No. Lo pide a quienes en Cristo “llevó el
mismo nuestros pecados en su cuerpo sobre el madero, para que nosotros, estando
muertos a los pecados, vivamos a la justicia, y por cuya herida fuimos sanados.
Porque vosotros erías como ovejas descarriadas, pero ahora habéis vuelto al
Pastor y Supervisor de vuestras almas” (vv. 24, 25).
Por
nacimiento natural y por ser descendencia de Adán nacemos alejados del
Pastor y Supervisor de nuestras almas.
Nacemos fuera del redil. Es necesario regresar a él. El Buen Pastor nos atrae a
su redil por medio del anuncio del Evangelio. Los escogidos que el Padre da a
su Hijo para que los salve son los que escuchan la voz del Buen Pastor y le
siguen.

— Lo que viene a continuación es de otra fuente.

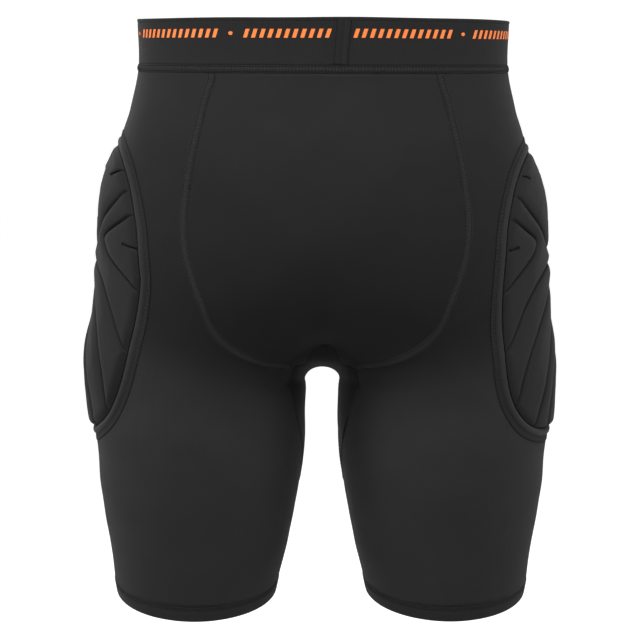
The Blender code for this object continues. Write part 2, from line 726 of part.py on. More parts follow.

Al oír el Evangelio creen el mensaje: “También tengo otras ovejas que no son de este redil, aquellas también
tengo que atraer, y oirán mi voz, y habrá un rebaño y un Pastor” (Juan 10:
16).
Si el
lector es de aquellos que no tienen el oído sensible a la voz del Buen Pastor y
atiende a los aullidos de los lobos rapaces que persiguen su perdición eterna,
pídele al Señor que tus oídos sean sensibles a su voz para atender a la voz del
Buen Pastor que quiere conducirte junto a aguas de reposo en donde crecen
delicados pastos que sacian la sed y el hambre de tu alma.